**DIRECTIVE**
Your answer should be one number: how many lines of the data include the string "axes"?

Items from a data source
▼
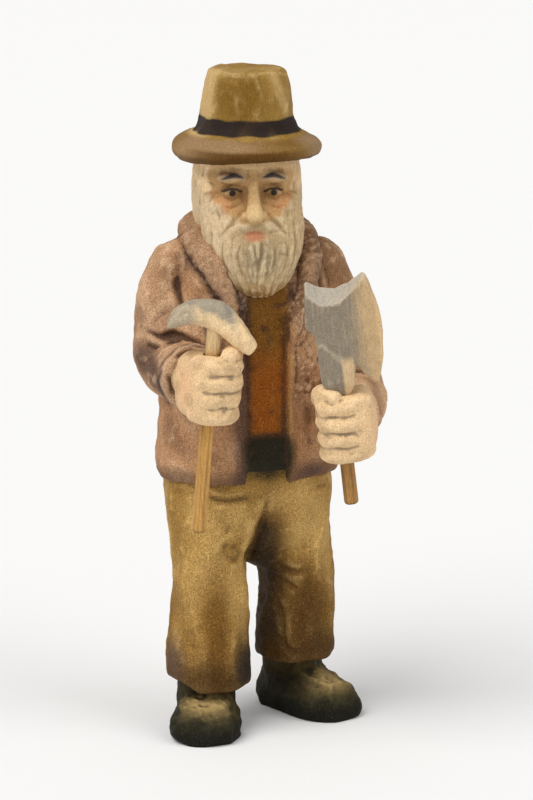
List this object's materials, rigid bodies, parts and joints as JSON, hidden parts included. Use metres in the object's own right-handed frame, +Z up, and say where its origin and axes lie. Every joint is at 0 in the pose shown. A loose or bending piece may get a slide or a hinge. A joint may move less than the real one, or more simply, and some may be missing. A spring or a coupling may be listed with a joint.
{
  "type": "carved wooden figurine",
  "caption": "Carved and painted standing woodcutter in hat and coat, gripping a removable log pick and broad axe on dowel handles; decorative figure.",
  "frame": {"origin": "on the ground, at the middle of the figure's bounding box", "axes": "+Z up, the coat faces -Y, the figure's right hand is at -X"},
  "size_m": [0.0705, 0.0691, 0.19],
  "materials": {
    "coat_wood": "matte stain",
    "skin_wood": "matte stain",
    "hat_wood": "matte stain",
    "trouser_wood": "matte stain",
    "boot_wood": "matte stain",
    "dowel": "bare",
    "tool_wood": "matte paint"
  },
  "bodies": {
    "figure": {"torso": "coat_wood", "right_arm": "coat_wood", "left_arm": "coat_wood", "head": "skin_wood", "right_hand": "skin_wood", "left_hand": "skin_wood", "hat": "hat_wood", "trousers": "trouser_wood", "right_boot": "boot_wood", "left_boot": "boot_wood", "hat_peg": "dowel", "right_waist_peg": "dowel", "left_waist_peg": "dowel", "right_shoulder_peg": "dowel", "left_shoulder_peg": "dowel", "right_ankle_peg": "dowel", "left_ankle_peg": "dowel"},
    "pick": {"pick_handle": "dowel", "pick_head": "tool_wood"},
    "axe": {"axe_handle": "dowel", "axe_head": "tool_wood"}
  },
  "joints": [
    {"name": "pick_slide", "type": "slide", "parent": "figure", "child": "pick", "axis": [0.06, -0.06, 0.9964], "range_m": [0, 0.048]},
    {"name": "axe_slide", "type": "slide", "parent": "figure", "child": "axe", "axis": [-0.15, -0.083, 0.9852], "range_m": [0, 0.03]}
  ]
}
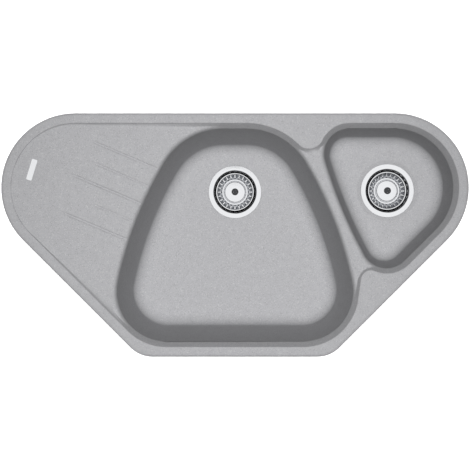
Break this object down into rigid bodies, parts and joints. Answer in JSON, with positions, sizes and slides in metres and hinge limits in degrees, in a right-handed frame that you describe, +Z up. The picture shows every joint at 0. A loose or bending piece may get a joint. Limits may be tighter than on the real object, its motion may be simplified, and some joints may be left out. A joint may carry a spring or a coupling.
{
  "type": "corner kitchen sink",
  "caption": "Inset corner sink of grey granite composite with a drainer, a large and a small bowl, basket wastes and swinging fixing clips.",
  "frame": {"origin": "middle of the sink in plan, at the height of the worktop's top face, which is the underside of the rim", "axes": "+X along the long edge, the drainer being on the -X side, +Y towards the long edge, +Z up"},
  "size_m": [0.96, 0.5, 0.2932],
  "materials": {
    "composite": "matt, fine grained",
    "badge": "satin, blank",
    "foam": "closed-cell foam",
    "rubber": "matt",
    "nylon": "moulded",
    "polypropylene": "moulded, satin",
    "knob": "moulded, gloss",
    "stainless": "polished stainless",
    "zinc": "zinc plated"
  },
  "bodies": {
    "sink": {"sink_body": "composite", "main_bowl": "composite", "side_bowl": "composite", "badge_plate": "badge", "rim_seal": "foam", "clip_plugs": "nylon", "clip_screws": "zinc", "main_waste_flange": "stainless", "main_flange_gasket": "rubber", "main_lower_gasket": "rubber", "main_waste_body": "polypropylene", "main_waste_screw": "stainless", "side_waste_flange": "stainless", "side_flange_gasket": "rubber", "side_lower_gasket": "rubber", "side_waste_body": "polypropylene", "side_waste_screw": "stainless"},
    "main_plug_stem": {"main_basket_stem": "stainless", "main_basket_knob": "knob"},
    "main_strainer": {"main_basket": "stainless", "main_basket_seal": "rubber"},
    "side_plug_stem": {"side_basket_stem": "stainless", "side_basket_knob": "knob"},
    "side_strainer": {"side_basket": "stainless", "side_basket_seal": "rubber"},
    "claw_1": {"clip_claw_1": "zinc"},
    "claw_2": {"clip_claw_2": "zinc"},
    "claw_3": {"clip_claw_3": "zinc"},
    "claw_4": {"clip_claw_4": "zinc"},
    "claw_5": {"clip_claw_5": "zinc"},
    "claw_6": {"clip_claw_6": "zinc"},
    "claw_7": {"clip_claw_7": "zinc"},
    "claw_8": {"clip_claw_8": "zinc"}
  },
  "joints": [
    {"name": "main_basket_lift", "type": "slide", "parent": "sink", "child": "main_plug_stem", "axis": [0, 0, 1], "range_m": [0, 0.225]},
    {"name": "main_basket_turn", "type": "hinge", "parent": "main_plug_stem", "child": "main_strainer", "pos_m": [0, 0.0915, -0.185], "axis": [0, 0, 1], "continuous": true},
    {"name": "side_basket_lift", "type": "slide", "parent": "sink", "child": "side_plug_stem", "axis": [0, 0, 1], "range_m": [0, 0.165]},
    {"name": "side_basket_turn", "type": "hinge", "parent": "side_plug_stem", "child": "side_strainer", "pos_m": [0.32, 0.093, -0.125], "axis": [0, 0, 1], "continuous": true},
    {"name": "claw_1_swing", "type": "hinge", "parent": "sink", "child": "claw_1", "pos_m": [-0.2976, 0.2315, -0.0428], "axis": [0, 0, 1], "range_deg": [0, 90]},
    {"name": "claw_2_swing", "type": "hinge", "parent": "sink", "child": "claw_2", "pos_m": [-0.1056, 0.2315, -0.0428], "axis": [0, 0, 1], "range_deg": [0, 90]},
    {"name": "claw_3_swing", "type": "hinge", "parent": "sink", "child": "claw_3", "pos_m": [0.096, 0.2315, -0.0428], "axis": [0, 0, 1], "range_deg": [0, 90]},
    {"name": "claw_4_swing", "type": "hinge", "parent": "sink", "child": "claw_4", "pos_m": [0.3168, 0.2315, -0.0428], "axis": [0, 0, 1], "range_deg": [0, 90]},
    {"name": "claw_5_swing", "type": "hinge", "parent": "sink", "child": "claw_5", "pos_m": [0, -0.2315, -0.0428], "axis": [0, 0, 1], "range_deg": [0, 90]},
    {"name": "claw_6_swing", "type": "hinge", "parent": "sink", "child": "claw_6", "pos_m": [-0.39798, -0.02152, -0.0428], "axis": [0, 0, 1], "range_deg": [0, 90]},
    {"name": "claw_7_swing", "type": "hinge", "parent": "sink", "child": "claw_7", "pos_m": [-0.27664, -0.14287, -0.0428], "axis": [0, 0, 1], "range_deg": [0, 90]},
    {"name": "claw_8_swing", "type": "hinge", "parent": "sink", "child": "claw_8", "pos_m": [0.31635, -0.10315, -0.0428], "axis": [0, 0, 1], "range_deg": [0, 90]}
  ]
}
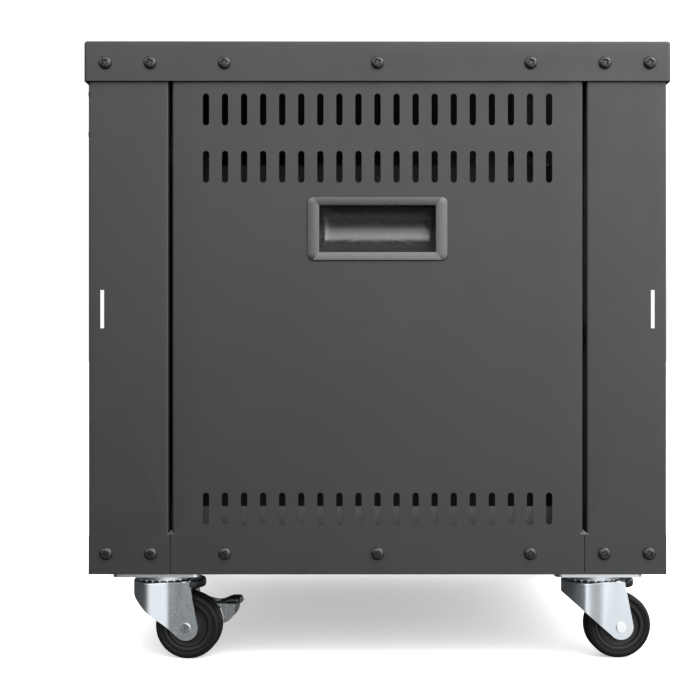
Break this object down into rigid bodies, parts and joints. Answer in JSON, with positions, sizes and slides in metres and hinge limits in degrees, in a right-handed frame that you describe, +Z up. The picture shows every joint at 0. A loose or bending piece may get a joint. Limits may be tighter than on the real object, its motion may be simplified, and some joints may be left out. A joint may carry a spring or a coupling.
{
  "type": "server rack battery",
  "caption": "Wheeled sheet-steel rack cabinet with vented side panels, recessed side handles and rack battery modules behind its open front.",
  "frame": {"origin": "on the floor under the middle of the cabinet", "axes": "+Z up; the cabinet's open front faces -X and its right-hand side faces -Y"},
  "size_m": [0.5613, 0.5566, 0.5895],
  "materials": {
    "powder_coat": "satin black powder coat",
    "handle_plastic": "fine-grained black moulding",
    "rail_zinc": "dull zinc plate",
    "black_screw": "gloss black",
    "zinc_bolt": "bright zinc plate",
    "caster_zinc": "bright zinc plate, faintly blue",
    "brake_steel": "bright zinc plate",
    "rivet_steel": "polished rivet",
    "ball_steel": "polished",
    "wheel_plastic": "satin black moulding",
    "tread_rubber": "satin hard rubber",
    "pedal_rubber": "satin",
    "copper_bar": "bare copper",
    "insulator_plastic": "moulded red insulator",
    "module_paint": "satin grey paint",
    "module_front_paint": "fine texture black paint",
    "cell_case": "blue film over an aluminium can",
    "circuit_board": "green solder mask",
    "breaker_plastic": "pale grey moulding",
    "breaker_toggle": "gloss black",
    "button_steel": "polished steel",
    "terminal_brass": "bright brass",
    "grip_paint": "satin black"
  },
  "bodies": {
    "cabinet": {"base_tray": "powder_coat", "battery_boards": "circuit_board", "breaker_bodies": "breaker_plastic", "bus_bar_negative": "copper_bar", "bus_bar_positive": "copper_bar", "bus_cover": "powder_coat", "bus_insulators": "insulator_plastic", "case_screws": "black_screw", "caster_bolts": "zinc_bolt", "corner_post_front_left": "powder_coat", "corner_post_front_right": "powder_coat", "corner_post_rear_left": "powder_coat", "corner_post_rear_right": "powder_coat", "front_left_caster_plate": "caster_zinc", "front_right_caster_plate": "caster_zinc", "front_screws": "black_screw", "handle_left": "handle_plastic", "handle_right": "handle_plastic", "kingpins": "rivet_steel", "lower_cells": "cell_case", "lower_module_case": "module_paint", "lower_module_front": "module_front_paint", "module_grips": "grip_paint", "race_balls": "ball_steel", "rack_rails_front": "rail_zinc", "rack_rails_rear": "rail_zinc", "rear_left_caster_plate": "caster_zinc", "rear_right_caster_plate": "caster_zinc", "shelf_angles": "rail_zinc", "side_panel_left": "powder_coat", "side_panel_right": "powder_coat", "terminal_posts": "terminal_brass", "top_cover": "powder_coat", "upper_cells": "cell_case", "upper_module_case": "module_paint", "upper_module_front": "module_front_paint"},
    "front_right_caster": {"front_right_fork": "caster_zinc", "front_right_fork_pins": "rivet_steel"},
    "front_right_wheel": {"front_right_wheel_core": "wheel_plastic", "front_right_tyre": "tread_rubber"},
    "front_right_brake": {"front_right_brake_lever": "brake_steel", "front_right_brake_pedal": "pedal_rubber"},
    "rear_right_caster": {"rear_right_fork": "caster_zinc", "rear_right_fork_pins": "rivet_steel"},
    "rear_right_wheel": {"rear_right_wheel_core": "wheel_plastic", "rear_right_tyre": "tread_rubber"},
    "front_left_caster": {"front_left_fork": "caster_zinc", "front_left_fork_pins": "rivet_steel"},
    "front_left_wheel": {"front_left_wheel_core": "wheel_plastic", "front_left_tyre": "tread_rubber"},
    "front_left_brake": {"front_left_brake_lever": "brake_steel", "front_left_brake_pedal": "pedal_rubber"},
    "rear_left_caster": {"rear_left_fork": "caster_zinc", "rear_left_fork_pins": "rivet_steel"},
    "rear_left_wheel": {"rear_left_wheel_core": "wheel_plastic", "rear_left_tyre": "tread_rubber"},
    "lower_breaker": {"lower_breaker_lever": "breaker_toggle"},
    "lower_button": {"lower_power_button": "button_steel"},
    "upper_breaker": {"upper_breaker_lever": "breaker_toggle"},
    "upper_button": {"upper_power_button": "button_steel"}
  },
  "joints": [
    {"name": "front_right_swivel", "type": "hinge", "parent": "cabinet", "child": "front_right_caster", "pos_m": [-0.209, -0.2215, 0.0785], "axis": [0, 0, 1], "continuous": true},
    {"name": "front_right_roll", "type": "hinge", "parent": "front_right_caster", "child": "front_right_wheel", "pos_m": [-0.18368, -0.22349, 0.03175], "axis": [0.0785, 0.9969, 0], "continuous": true},
    {"name": "front_right_brake_press", "type": "hinge", "parent": "front_right_caster", "child": "front_right_brake", "pos_m": [-0.19205, -0.22283, 0.0682], "axis": [0.0785, 0.9969, 0], "range_deg": [0, 4]},
    {"name": "rear_right_swivel", "type": "hinge", "parent": "cabinet", "child": "rear_right_caster", "pos_m": [0.209, -0.2215, 0.0785], "axis": [0, 0, 1], "continuous": true},
    {"name": "rear_right_roll", "type": "hinge", "parent": "rear_right_caster", "child": "rear_right_wheel", "pos_m": [0.23434, -0.21977, 0.03175], "axis": [-0.068, 0.9977, 0], "continuous": true},
    {"name": "front_left_swivel", "type": "hinge", "parent": "cabinet", "child": "front_left_caster", "pos_m": [-0.209, 0.2215, 0.0785], "axis": [0, 0, 1], "continuous": true},
    {"name": "front_left_roll", "type": "hinge", "parent": "front_left_caster", "child": "front_left_wheel", "pos_m": [-0.231, 0.2342, 0.03175], "axis": [-0.5, -0.866, 0], "continuous": true},
    {"name": "front_left_brake_press", "type": "hinge", "parent": "front_left_caster", "child": "front_left_brake", "pos_m": [-0.22372, 0.23, 0.0682], "axis": [-0.5, -0.866, 0], "range_deg": [0, 4]},
    {"name": "rear_left_swivel", "type": "hinge", "parent": "cabinet", "child": "rear_left_caster", "pos_m": [0.209, 0.2215, 0.0785], "axis": [0, 0, 1], "continuous": true},
    {"name": "rear_left_roll", "type": "hinge", "parent": "rear_left_caster", "child": "rear_left_wheel", "pos_m": [0.23384, 0.22678, 0.03175], "axis": [-0.2079, 0.9781, 0], "continuous": true},
    {"name": "lower_breaker_throw", "type": "hinge", "parent": "cabinet", "child": "lower_breaker", "pos_m": [-0.2345, -0.15, 0.225], "axis": [0, -1, 0], "range_deg": [0, 50]},
    {"name": "lower_button_press", "type": "slide", "parent": "cabinet", "child": "lower_button", "axis": [1, 0, 0], "range_m": [0, 0.002], "stiffness_N_per_m": 300},
    {"name": "upper_breaker_throw", "type": "hinge", "parent": "cabinet", "child": "upper_breaker", "pos_m": [-0.2345, -0.15, 0.4028], "axis": [0, -1, 0], "range_deg": [0, 50]},
    {"name": "upper_button_press", "type": "slide", "parent": "cabinet", "child": "upper_button", "axis": [1, 0, 0], "range_m": [0, 0.002], "stiffness_N_per_m": 300}
  ]
}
▲
**EXPECTED ANSWER**
4